::: Supplied records :::
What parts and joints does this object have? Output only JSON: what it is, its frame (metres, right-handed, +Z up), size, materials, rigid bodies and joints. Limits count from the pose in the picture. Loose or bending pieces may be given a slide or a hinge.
:::
::: Supplied records :::
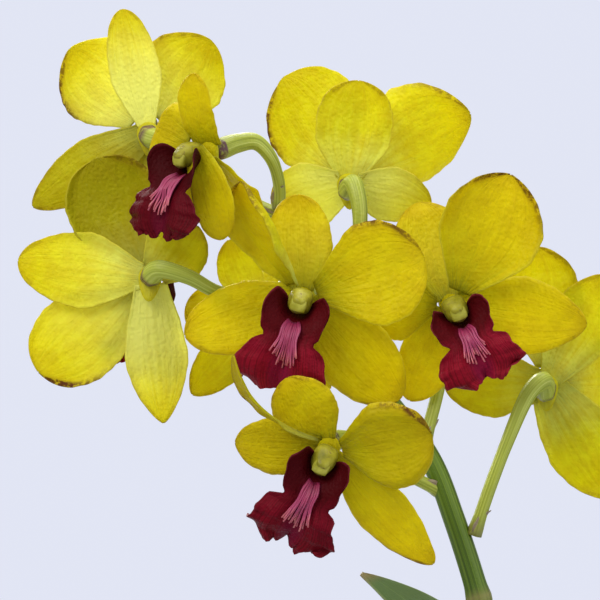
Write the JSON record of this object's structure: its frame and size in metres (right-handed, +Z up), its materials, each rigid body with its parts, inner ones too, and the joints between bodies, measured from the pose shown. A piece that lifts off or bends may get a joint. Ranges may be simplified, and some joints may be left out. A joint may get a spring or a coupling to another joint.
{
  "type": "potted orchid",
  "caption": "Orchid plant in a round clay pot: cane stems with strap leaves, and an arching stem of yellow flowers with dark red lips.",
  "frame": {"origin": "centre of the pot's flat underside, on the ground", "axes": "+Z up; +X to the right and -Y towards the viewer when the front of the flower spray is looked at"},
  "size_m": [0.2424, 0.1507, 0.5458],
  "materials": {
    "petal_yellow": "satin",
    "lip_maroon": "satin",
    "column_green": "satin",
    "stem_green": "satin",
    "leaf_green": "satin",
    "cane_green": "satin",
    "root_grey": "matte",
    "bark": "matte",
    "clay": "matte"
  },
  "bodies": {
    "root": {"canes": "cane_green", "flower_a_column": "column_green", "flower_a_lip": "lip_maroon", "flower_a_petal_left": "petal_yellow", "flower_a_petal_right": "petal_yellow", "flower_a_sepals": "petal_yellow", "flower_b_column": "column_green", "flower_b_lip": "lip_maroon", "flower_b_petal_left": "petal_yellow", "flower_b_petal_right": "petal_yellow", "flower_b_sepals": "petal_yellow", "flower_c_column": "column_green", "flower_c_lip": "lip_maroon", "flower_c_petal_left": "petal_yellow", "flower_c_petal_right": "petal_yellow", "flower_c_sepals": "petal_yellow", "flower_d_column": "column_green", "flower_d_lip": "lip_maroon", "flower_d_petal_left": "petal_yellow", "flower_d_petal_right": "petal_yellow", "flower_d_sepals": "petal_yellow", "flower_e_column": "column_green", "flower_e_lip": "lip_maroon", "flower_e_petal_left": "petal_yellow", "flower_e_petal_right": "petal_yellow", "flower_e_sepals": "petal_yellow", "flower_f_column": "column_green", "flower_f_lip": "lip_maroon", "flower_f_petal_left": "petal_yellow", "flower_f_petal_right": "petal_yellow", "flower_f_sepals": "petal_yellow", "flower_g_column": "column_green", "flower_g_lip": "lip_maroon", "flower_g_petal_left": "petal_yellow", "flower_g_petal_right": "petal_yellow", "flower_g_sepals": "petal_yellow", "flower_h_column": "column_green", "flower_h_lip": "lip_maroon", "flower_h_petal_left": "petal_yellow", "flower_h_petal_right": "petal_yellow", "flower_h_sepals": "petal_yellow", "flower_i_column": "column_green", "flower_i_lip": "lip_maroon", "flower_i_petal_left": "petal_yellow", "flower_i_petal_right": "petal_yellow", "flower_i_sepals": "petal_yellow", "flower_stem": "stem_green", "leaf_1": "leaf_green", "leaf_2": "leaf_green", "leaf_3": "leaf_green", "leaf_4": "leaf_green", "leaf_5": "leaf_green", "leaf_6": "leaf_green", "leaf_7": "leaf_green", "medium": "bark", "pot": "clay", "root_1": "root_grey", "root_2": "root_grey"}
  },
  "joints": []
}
:::
Direction: List every line above that holds the word "pose".

Response below:
What parts and joints does this object have? Output only JSON: what it is, its frame (metres, right-handed, +Z up), size, materials, rigid bodies and joints. Limits count from the pose in the picture. Loose or bending pieces may be given a slide or a hinge.
Write the JSON record of this object's structure: its frame and size in metres (right-handed, +Z up), its materials, each rigid body with its parts, inner ones too, and the joints between bodies, measured from the pose shown. A piece that lifts off or bends may get a joint. Ranges may be simplified, and some joints may be left out. A joint may get a spring or a coupling to another joint.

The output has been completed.